Start
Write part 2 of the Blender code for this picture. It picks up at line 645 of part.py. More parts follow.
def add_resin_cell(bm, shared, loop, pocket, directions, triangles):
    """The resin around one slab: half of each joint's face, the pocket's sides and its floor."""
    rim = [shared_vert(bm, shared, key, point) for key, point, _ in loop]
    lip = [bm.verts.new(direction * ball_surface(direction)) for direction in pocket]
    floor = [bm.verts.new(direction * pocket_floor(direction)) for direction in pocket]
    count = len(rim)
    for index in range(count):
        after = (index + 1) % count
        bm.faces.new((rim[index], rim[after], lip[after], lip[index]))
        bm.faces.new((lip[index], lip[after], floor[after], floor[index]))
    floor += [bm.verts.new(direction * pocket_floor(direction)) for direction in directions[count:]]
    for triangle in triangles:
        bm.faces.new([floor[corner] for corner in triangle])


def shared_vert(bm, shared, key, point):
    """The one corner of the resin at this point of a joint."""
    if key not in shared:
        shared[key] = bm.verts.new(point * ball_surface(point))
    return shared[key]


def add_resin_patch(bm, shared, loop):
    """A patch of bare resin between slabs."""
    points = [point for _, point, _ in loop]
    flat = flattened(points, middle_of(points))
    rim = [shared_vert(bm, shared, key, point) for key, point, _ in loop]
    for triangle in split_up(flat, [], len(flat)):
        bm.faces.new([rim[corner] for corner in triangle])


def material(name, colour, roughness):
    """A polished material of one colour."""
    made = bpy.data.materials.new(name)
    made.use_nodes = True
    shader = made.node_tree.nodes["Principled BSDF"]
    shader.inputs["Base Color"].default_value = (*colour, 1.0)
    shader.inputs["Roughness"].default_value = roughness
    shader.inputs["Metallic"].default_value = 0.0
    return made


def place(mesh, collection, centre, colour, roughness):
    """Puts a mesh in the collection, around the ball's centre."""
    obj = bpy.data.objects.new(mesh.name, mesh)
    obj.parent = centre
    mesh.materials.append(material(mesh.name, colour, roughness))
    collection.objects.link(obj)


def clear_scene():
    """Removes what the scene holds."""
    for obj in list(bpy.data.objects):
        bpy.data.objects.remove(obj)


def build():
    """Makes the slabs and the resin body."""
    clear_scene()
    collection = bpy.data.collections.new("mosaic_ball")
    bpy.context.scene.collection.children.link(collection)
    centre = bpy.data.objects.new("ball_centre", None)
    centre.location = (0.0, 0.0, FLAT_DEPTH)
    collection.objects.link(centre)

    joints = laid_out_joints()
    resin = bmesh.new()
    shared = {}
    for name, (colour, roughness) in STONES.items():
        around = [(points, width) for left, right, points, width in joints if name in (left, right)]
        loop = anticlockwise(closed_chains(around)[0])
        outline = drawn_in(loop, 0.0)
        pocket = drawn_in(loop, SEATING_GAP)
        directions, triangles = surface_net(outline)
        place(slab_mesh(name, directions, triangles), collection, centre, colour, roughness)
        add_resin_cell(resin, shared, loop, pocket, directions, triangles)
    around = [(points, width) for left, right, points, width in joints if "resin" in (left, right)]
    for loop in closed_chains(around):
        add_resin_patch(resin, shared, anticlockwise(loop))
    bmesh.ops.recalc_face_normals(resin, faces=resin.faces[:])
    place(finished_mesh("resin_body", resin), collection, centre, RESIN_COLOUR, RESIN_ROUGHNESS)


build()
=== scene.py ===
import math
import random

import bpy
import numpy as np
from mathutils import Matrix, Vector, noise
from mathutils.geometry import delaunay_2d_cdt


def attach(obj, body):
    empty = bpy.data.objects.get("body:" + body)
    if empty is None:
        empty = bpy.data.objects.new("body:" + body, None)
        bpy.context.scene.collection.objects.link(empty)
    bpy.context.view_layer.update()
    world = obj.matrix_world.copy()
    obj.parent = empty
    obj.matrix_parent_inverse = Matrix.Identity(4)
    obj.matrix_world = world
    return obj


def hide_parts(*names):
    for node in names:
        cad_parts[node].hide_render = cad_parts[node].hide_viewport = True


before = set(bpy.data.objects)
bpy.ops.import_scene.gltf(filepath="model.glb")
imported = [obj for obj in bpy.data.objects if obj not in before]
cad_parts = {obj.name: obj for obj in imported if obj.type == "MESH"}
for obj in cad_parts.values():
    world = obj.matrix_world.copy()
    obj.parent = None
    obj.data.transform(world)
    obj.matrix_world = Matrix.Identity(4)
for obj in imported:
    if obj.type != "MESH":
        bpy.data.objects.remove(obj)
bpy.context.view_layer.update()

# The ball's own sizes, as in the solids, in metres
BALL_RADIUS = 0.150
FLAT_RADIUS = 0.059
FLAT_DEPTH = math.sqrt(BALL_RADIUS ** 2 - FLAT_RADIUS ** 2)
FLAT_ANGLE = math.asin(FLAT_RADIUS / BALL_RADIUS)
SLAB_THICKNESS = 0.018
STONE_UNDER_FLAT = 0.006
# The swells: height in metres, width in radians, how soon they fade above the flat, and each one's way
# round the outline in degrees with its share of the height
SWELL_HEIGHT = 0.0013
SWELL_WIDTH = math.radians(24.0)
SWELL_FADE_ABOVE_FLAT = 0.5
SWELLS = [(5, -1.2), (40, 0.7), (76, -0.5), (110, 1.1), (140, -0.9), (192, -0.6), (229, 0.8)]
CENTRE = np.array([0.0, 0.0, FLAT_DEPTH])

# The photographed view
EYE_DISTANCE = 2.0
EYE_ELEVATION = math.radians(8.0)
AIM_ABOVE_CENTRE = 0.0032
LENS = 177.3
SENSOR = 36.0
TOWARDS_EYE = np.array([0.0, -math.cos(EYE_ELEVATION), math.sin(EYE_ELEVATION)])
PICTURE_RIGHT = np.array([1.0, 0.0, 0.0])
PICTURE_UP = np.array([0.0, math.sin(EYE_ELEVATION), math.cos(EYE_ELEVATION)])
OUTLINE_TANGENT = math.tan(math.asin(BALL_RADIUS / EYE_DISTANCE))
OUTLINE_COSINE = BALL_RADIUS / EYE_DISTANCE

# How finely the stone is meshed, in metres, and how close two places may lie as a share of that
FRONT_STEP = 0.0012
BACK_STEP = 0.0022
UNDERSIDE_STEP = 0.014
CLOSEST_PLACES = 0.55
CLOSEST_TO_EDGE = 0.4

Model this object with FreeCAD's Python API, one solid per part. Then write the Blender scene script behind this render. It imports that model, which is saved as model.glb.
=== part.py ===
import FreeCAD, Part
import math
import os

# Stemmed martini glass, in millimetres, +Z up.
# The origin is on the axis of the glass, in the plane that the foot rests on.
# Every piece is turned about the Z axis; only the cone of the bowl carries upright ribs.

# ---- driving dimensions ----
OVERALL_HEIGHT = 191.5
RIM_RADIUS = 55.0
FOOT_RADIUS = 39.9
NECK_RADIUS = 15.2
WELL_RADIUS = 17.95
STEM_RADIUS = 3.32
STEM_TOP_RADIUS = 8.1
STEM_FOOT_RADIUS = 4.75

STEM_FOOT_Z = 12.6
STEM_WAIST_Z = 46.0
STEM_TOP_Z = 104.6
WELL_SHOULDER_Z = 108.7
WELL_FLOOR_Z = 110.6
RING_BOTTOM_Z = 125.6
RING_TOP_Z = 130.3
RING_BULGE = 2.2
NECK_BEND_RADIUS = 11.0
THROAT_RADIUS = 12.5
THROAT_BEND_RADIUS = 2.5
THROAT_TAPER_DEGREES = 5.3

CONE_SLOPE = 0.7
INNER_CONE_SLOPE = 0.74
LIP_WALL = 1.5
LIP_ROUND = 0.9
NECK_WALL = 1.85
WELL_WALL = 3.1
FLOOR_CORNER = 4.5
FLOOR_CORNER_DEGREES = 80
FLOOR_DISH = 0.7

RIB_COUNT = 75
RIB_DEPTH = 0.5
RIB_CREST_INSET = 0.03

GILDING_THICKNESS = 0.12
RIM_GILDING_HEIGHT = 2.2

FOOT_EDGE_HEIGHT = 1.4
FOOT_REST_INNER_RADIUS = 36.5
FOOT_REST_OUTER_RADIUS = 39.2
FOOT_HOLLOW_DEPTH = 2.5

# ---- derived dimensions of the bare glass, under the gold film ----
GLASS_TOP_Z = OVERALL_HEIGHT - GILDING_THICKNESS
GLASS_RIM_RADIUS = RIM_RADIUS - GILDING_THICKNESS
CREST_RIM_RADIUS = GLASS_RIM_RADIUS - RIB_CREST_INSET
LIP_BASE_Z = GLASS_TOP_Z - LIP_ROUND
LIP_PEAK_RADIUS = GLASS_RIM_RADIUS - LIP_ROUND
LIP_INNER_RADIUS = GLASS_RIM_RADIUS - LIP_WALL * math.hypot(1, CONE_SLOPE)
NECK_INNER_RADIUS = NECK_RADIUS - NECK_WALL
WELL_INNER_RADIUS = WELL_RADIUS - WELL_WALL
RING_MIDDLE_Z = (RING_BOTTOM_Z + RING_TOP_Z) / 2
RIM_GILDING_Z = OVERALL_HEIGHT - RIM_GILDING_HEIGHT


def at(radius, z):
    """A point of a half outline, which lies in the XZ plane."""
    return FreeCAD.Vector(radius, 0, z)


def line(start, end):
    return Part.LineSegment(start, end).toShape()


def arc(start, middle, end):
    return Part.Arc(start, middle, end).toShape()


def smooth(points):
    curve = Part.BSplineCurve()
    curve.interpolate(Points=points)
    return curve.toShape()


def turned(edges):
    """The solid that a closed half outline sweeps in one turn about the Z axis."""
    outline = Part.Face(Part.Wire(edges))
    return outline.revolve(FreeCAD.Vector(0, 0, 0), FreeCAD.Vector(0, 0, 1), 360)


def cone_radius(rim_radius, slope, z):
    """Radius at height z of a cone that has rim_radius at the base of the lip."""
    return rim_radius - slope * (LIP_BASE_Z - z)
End
PROBLEM DESCRIPTION
Set down, exactly and alone, the run of lines from the line that has "bmesh.ops.recalc_face_normals(resin, faces=resin.faces[:])" to the line that has "obj.parent = empty".

SOLVED EXERCISE
    bmesh.ops.recalc_face_normals(resin, faces=resin.faces[:])
    place(finished_mesh("resin_body", resin), collection, centre, RESIN_COLOUR, RESIN_ROUGHNESS)


build()
=== scene.py ===
import math
import random

import bpy
import numpy as np
from mathutils import Matrix, Vector, noise
from mathutils.geometry import delaunay_2d_cdt


def attach(obj, body):
    empty = bpy.data.objects.get("body:" + body)
    if empty is None:
        empty = bpy.data.objects.new("body:" + body, None)
        bpy.context.scene.collection.objects.link(empty)
    bpy.context.view_layer.update()
    world = obj.matrix_world.copy()
    obj.parent = empty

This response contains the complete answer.